- [Task goal]:
Repeat the material exactly, every line of it.

- [Material provided]:

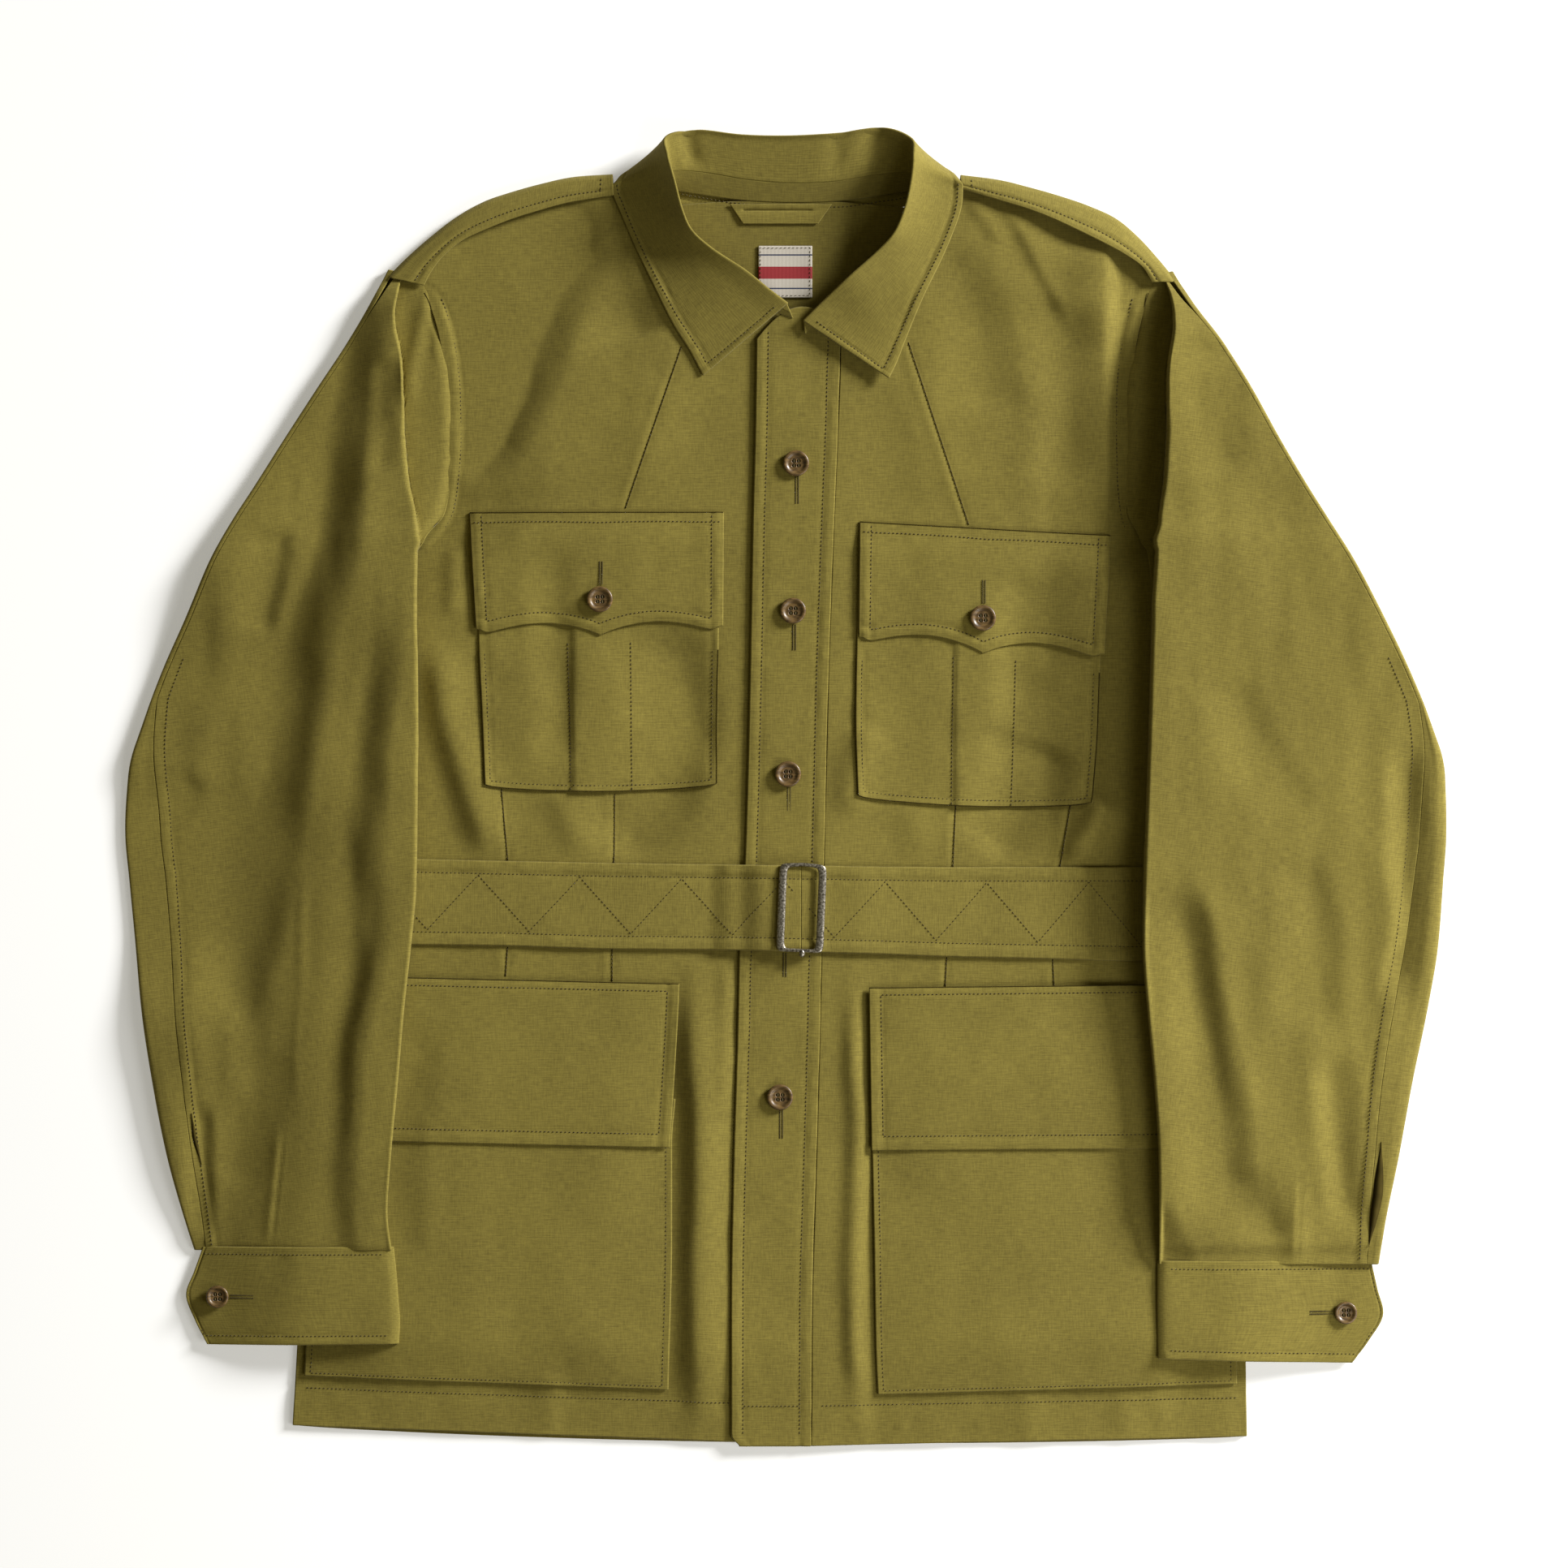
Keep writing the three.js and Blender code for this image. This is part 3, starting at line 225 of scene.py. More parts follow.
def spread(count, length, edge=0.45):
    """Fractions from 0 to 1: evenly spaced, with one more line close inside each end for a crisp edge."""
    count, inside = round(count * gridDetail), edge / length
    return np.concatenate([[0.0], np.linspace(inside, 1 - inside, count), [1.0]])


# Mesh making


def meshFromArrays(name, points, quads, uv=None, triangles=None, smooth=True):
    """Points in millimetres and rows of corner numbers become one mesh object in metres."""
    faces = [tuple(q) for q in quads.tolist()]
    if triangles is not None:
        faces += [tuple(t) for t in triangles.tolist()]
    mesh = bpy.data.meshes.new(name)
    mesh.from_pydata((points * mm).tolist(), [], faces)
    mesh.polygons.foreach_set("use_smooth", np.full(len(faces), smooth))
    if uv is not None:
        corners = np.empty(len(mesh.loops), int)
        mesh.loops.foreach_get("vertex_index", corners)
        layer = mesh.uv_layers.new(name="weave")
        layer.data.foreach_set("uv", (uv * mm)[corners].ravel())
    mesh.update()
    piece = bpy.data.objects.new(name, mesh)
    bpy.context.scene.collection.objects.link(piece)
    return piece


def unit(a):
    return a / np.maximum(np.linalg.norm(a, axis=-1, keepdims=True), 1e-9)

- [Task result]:
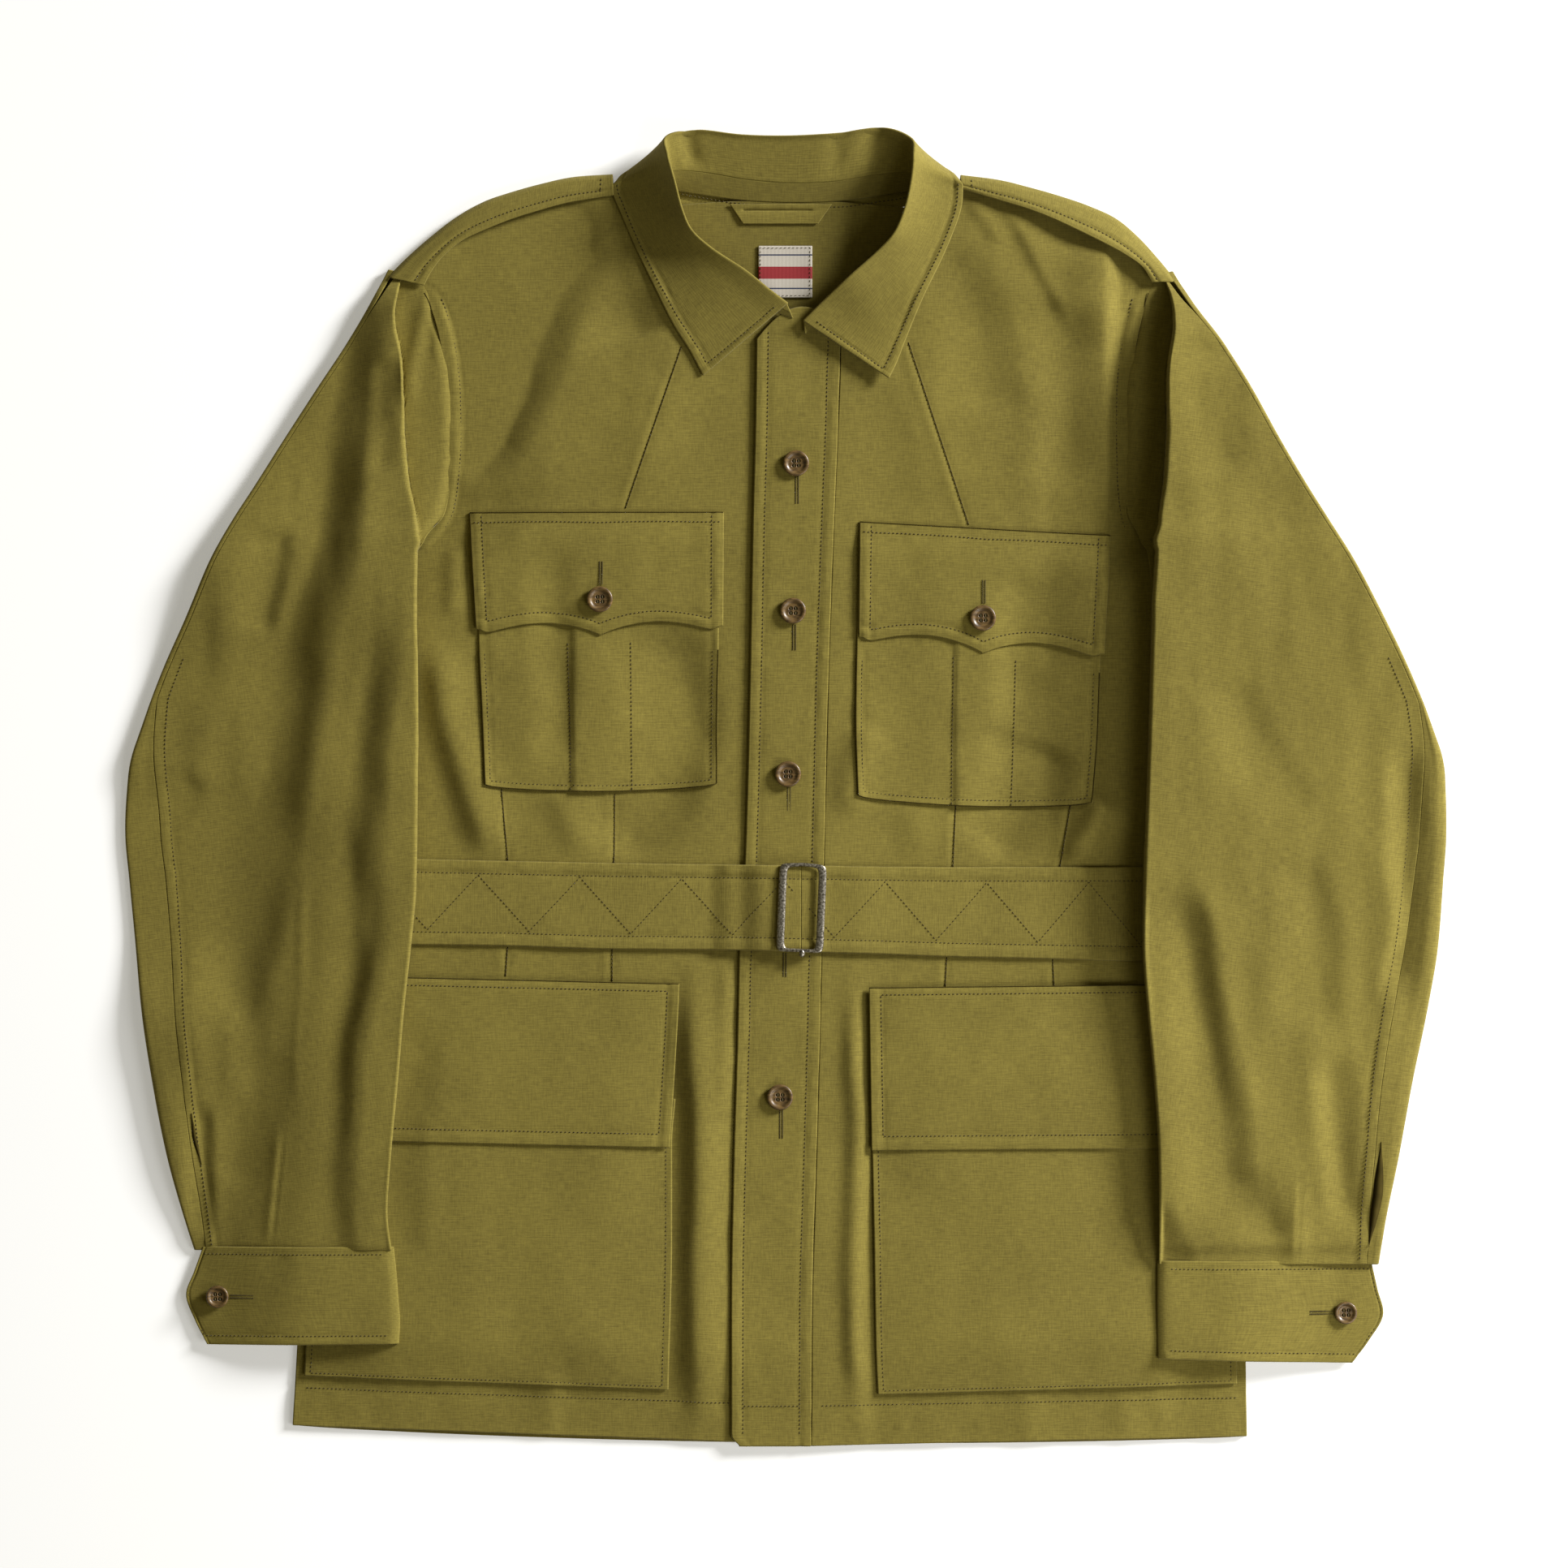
Keep writing the three.js and Blender code for this image. This is part 3, starting at line 225 of scene.py. More parts follow.
def spread(count, length, edge=0.45):
    """Fractions from 0 to 1: evenly spaced, with one more line close inside each end for a crisp edge."""
    count, inside = round(count * gridDetail), edge / length
    return np.concatenate([[0.0], np.linspace(inside, 1 - inside, count), [1.0]])


# Mesh making


def meshFromArrays(name, points, quads, uv=None, triangles=None, smooth=True):
    """Points in millimetres and rows of corner numbers become one mesh object in metres."""
    faces = [tuple(q) for q in quads.tolist()]
    if triangles is not None:
        faces += [tuple(t) for t in triangles.tolist()]
    mesh = bpy.data.meshes.new(name)
    mesh.from_pydata((points * mm).tolist(), [], faces)
    mesh.polygons.foreach_set("use_smooth", np.full(len(faces), smooth))
    if uv is not None:
        corners = np.empty(len(mesh.loops), int)
        mesh.loops.foreach_get("vertex_index", corners)
        layer = mesh.uv_layers.new(name="weave")
        layer.data.foreach_set("uv", (uv * mm)[corners].ravel())
    mesh.update()
    piece = bpy.data.objects.new(name, mesh)
    bpy.context.scene.collection.objects.link(piece)
    return piece


def unit(a):
    return a / np.maximum(np.linalg.norm(a, axis=-1, keepdims=True), 1e-9)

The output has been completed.